Nos acostamos por las noches en el mismo lado de la cama, transitamos por las mismas calles para ir al trabajo, tomamos la taza de café a la misma hora del día, nos cepillamos los dientes de la misma manera, en fin… Los seres humanos somos un manojo de hábitos.
Entre dichos hábitos hay algunos que son obvios y de los que nos sabemos prisioneros: fumar, comer compulsivamente, navegar por horas en las redes sociales o acostumbrarnos a la comodidad de no hacer ejercicio.
Sin embargo, hay otro tipo de hábitos de los que no estamos conscientes y practicamos de manera automática, como la impaciencia, la crítica, el miedo ante alguien, la irritación por la misma situación o con la misma persona, la preocupación constante por todo, o bien, la autocrítica y el juicio a los demás. Son actitudes, emociones y conductas de las que ni siquiera nos percatamos, así como tampoco estamos al tanto del malestar que nos generan.

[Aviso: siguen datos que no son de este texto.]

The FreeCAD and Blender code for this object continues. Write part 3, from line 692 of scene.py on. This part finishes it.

El primero que se rehusa a cambiar es el cerebro
Nuestras actitudes forman circuitos neuronales. Si, por ejemplo, con frecuencia experimentas estrés, impaciencia o frustración, el cerebro se acostumbra y literalmente se reconecta con esos sentimientos y los facilita.

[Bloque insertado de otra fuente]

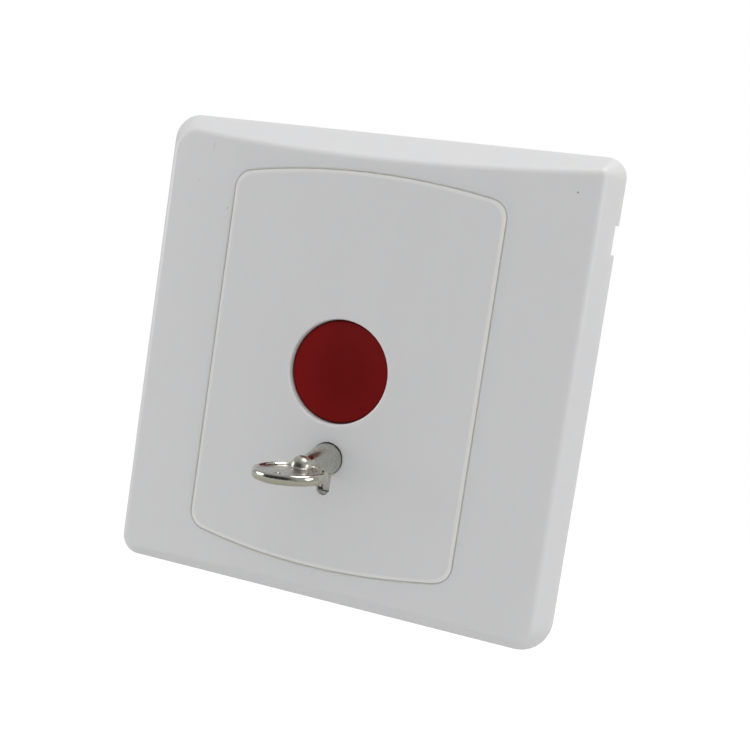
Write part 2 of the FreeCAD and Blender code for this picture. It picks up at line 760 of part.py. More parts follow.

La amígdala, esa pequeña estructura en forma de almendra que se encuentre en el cerebro, se comporta como el termostato de un cuarto y hace todo lo posible por mantener la temperatura a la que está acostumbrada. Es por ello que una vez que el cerebro se familiariza con ciertas experiencias, para bien o para mal, hemos logrado convertirlas en un “terreno familiar” y por ende en un gran punto ciego. Es así que los hábitos se forman y, por lo mismo, son tan difíciles de cambiar.

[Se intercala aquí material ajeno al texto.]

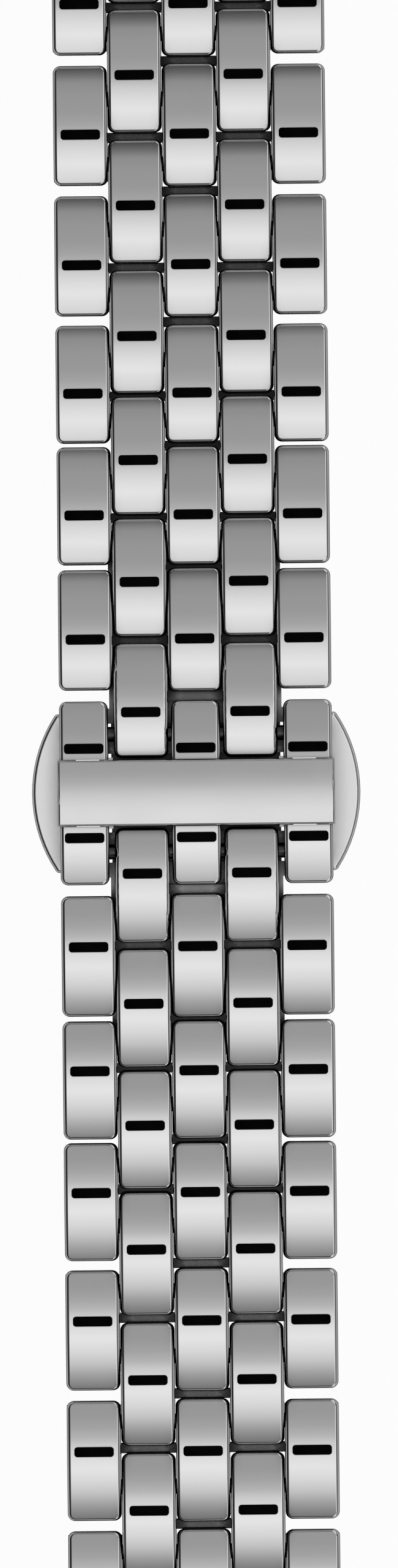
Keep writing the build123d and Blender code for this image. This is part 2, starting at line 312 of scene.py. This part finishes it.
@dataclass(frozen=True)
class PaintedReflectionFinish:
    """Near-black glossy surface of the painted reflection, with a slightly uneven speckled tone."""

    name: str
    grey: float
    gloss: float
    mirror: float = 0.03
    speckle_scale: float = 1800.0
    speckle_lift: float = 1.6
    speckle_span: tuple[float, float] = (0.3, 0.7)

    def build(self, groups: ShaderGroups) -> bpy.types.Material:
        """Makes the material.

        Args:
            groups: the shared shader groups.

        Returns:
            The finished material.
        """
        material = bpy.data.materials.new(self.name)
        material.use_nodes = True
        sheet = NodeSheet(material.node_tree)
        shader = material.node_tree.nodes["Principled BSDF"]
        shader.inputs["Specular IOR Level"].default_value = self.mirror
        shader.inputs["Roughness"].default_value = self.gloss
        place = sheet.add("ShaderNodeTexCoord").outputs["Object"]
        lines = sheet.add("ShaderNodeGroup", node_tree=groups.hairlines)
        lines.inputs["Scale"].default_value = self.speckle_scale
        sheet.link(place, lines.inputs["Vector"])
        dark, light = self.speckle_span
        tone = sheet.ramp(lines.outputs["Level"], ((dark, self.grey), (light, self.speckle_lift * self.grey)))
        sheet.link(tone, shader.inputs["Base Color"])
        return material


@dataclass
class Row:
    """One row of heads: where it lies and which columns it fills."""

    body: str
    name: str
    middle: Vector
    along: Vector
    columns: tuple[int, ...]
    mark_at: float

    @property
    def up(self) -> Vector:
        """The row's own upward direction."""
        up = SIDEWAYS.cross(self.along)
        return up if up.z > 0 else -up


@dataclass
class BlackBars:
    """The black bar on every head, a painted dark reflection made as thin pieces that ride on its row."""

    length: float = 2.6 * MM
    width: float = 0.66 * MM
    corner: float = 0.20 * MM
    edge: float = 0.012 * MM
    proud: float = 0.025 * MM
    sunk: float = 0.045 * MM
    crown_radius: float = 14.0 * MM
    crown_above_pins: float = 1.4 * MM
    column_pitch: float = 3.604 * MM
    half_column_pitch: float = 7.39 * MM
    middle_column: int = 3
    corner_steps: int = 6
    edge_steps: int = 2
    smooth_angle: float = math.radians(40)

    def model(self) -> bpy.types.Object:
        """Models one bar, lying at the origin, with rounded corners and soft edges.

        Returns:
            The modelled bar, to be copied onto the heads.
        """
        bpy.ops.object.select_all(action="DESELECT")
        bpy.ops.mesh.primitive_cube_add(size=1.0)
        bar = bpy.context.object
        bar.name = "bar_model"
        bar.scale = (self.length, self.width, self.proud + self.sunk)
        bar.location = (0.0, 0.0, (self.proud - self.sunk) / 2)
        bpy.ops.object.transform_apply(location=True, rotation=True, scale=True)
        self._bevel(bar, self._upright, self.corner, self.corner_steps)
        self._bevel(bar, self._on_top, self.edge, self.edge_steps)
        return bar

    def _upright(self, edge: bmesh.types.BMEdge) -> bool:
        """Whether an edge stands upright."""
        return abs(edge.verts[0].co.z - edge.verts[1].co.z) > self.proud

    @staticmethod
    def _on_top(edge: bmesh.types.BMEdge) -> bool:
        """Whether an edge lies on the bar's upper face."""
        return min(vertex.co.z for vertex in edge.verts) > 0

    @staticmethod
    def _bevel(
        piece: bpy.types.Object,
        wanted: Callable[[bmesh.types.BMEdge], bool],
        radius: float,
        segments: int,
    ) -> None:
        """Bevels the edges that a test picks.

        Args:
            piece: the object to shape.
            wanted: a test that takes an edge and says whether it is bevelled.
            radius: the bevel's width.
            segments: the bevel's steps.
        """
        bpy.ops.object.mode_set(mode="EDIT")
        bpy.ops.mesh.select_mode(type="EDGE")
        bpy.ops.mesh.select_all(action="DESELECT")
        mesh = bmesh.from_edit_mesh(piece.data)
        for edge in mesh.edges:
            edge.select = bool(wanted(edge))
        mesh.select_flush_mode()
        bmesh.update_edit_mesh(piece.data)
        bpy.ops.mesh.bevel(offset=radius, offset_type="OFFSET", segments=segments, affect="EDGES")
        bpy.ops.object.mode_set(mode="OBJECT")

    def column_x(self, row: Row, column: int) -> float:
        """X of a column's middle.

        Args:
            row: the row that the column is in.
            column: the column's number, from 1 to 5.

        Returns:
            The place in metres.
        """
        if row.name.endswith("half_link"):
            return (column - self.middle_column) / 2 * self.half_column_pitch
        return (column - self.middle_column) * self.column_pitch

    def dress(self, row: Row, master: bpy.types.Object, material: bpy.types.Material) -> bpy.types.Object:
        """Lays the bars on one row and lets them ride on it.

        Args:
            row: the row of heads.
            master: the modelled bar.
            material: the near-black of the painted reflection.

        Returns:
            The finished piece.
        """
        tilt = math.asin(row.mark_at / self.crown_radius)
        drop = self.crown_radius * (1 - math.cos(tilt))
        outward = row.along
        normal = (row.up * math.cos(tilt) + outward * math.sin(tilt)).normalized()
        side = normal.cross(SIDEWAYS).normalized()
        turn = Matrix((SIDEWAYS, side, normal)).transposed().to_4x4()
        bpy.ops.object.select_all(action="DESELECT")
        copies = []
        for column in row.columns:
            spot = row.middle + outward * row.mark_at + row.up * (self.crown_above_pins - drop)
            spot = Vector((self.column_x(row, column), spot.y, spot.z))
            copy = bpy.data.objects.new(f"{row.name}_bars", master.data.copy())
            copy.data.transform(Matrix.Translation(spot) @ turn)
            bpy.context.collection.objects.link(copy)
            copy.select_set(True)
            copies.append(copy)
        bpy.context.view_layer.objects.active = copies[0]
        bpy.ops.object.join()
        piece = bpy.context.object
        piece.data.name = piece.name
        piece.data.materials.clear()
        piece.data.materials.append(material)
        bpy.ops.object.shade_smooth_by_angle(angle=self.smooth_angle)
        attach(piece, row.body)
        log.info("bars on %s: %d", row.name, len(row.columns))
        return piece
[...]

Sin embargo, y a pesar de ello, en el intento de ser una mejor persona –proceso que nunca termina–, la información es lo primero de lo que echamos mano para cuestionarnos si un hábito aporta cosas positivas a nuestra vida y nos llena de energía o, por el contrario, nos perjudica y nos drena la vitalidad.
A veces la vida nos obliga a cambiar: terminamos en el hospital, nos damos cuenta de que los amigos se alejan o, por alguna razón, sentimos la necesidad de eliminar un hábito. Cuando esto sucede, por lo general lo primero que se nos ocurre es cambiar
algo en el exterior, ¿cierto? No obstante, sin importar de lo que se trate, ya sea iniciar una dieta, cambiar un carácter explosivo, superar la inseguridad, controlar la preocupación, mejorar la higiene de sueño y demás, el cambio tiene que surgir desde el interior y en el momento. Y sí se puede, claro que se puede.
Lo único que la vida siempre requerirá de nosotros para darnos los beneficios del crecimiento personal es: esfuerzo. No hay nada gratuito. Así que la clave es insistir una y otra vez, a pesar de nuestro cerebro y su amor por la familiaridad y la capacidad de seducción que tiene la repetición: “¿Para qué te pones a dieta? Mejor el lunes", "Esto no es una crítica es un comentario” y frases por estilo de sobra conocidas. Los hábitos que nos perjudican son un enemigo interior que hay que domar.
La consciencia sobre los hábitos, aunada a una clara intención, la voluntad y una gran compasión por nosotros mismos si fallamos, pueden cambiar radicalmente la calidad de nuestra vida y nuestra aportación al mundo en términos de creación y de contribución positiva.
Si bien, pocas cosas son tan difíciles de transformar como un hábito, es la conexión con nosotros mismos y la conciencia las que nos ayudan a hacerlo posible. El reto es persistir, persistir y persistir.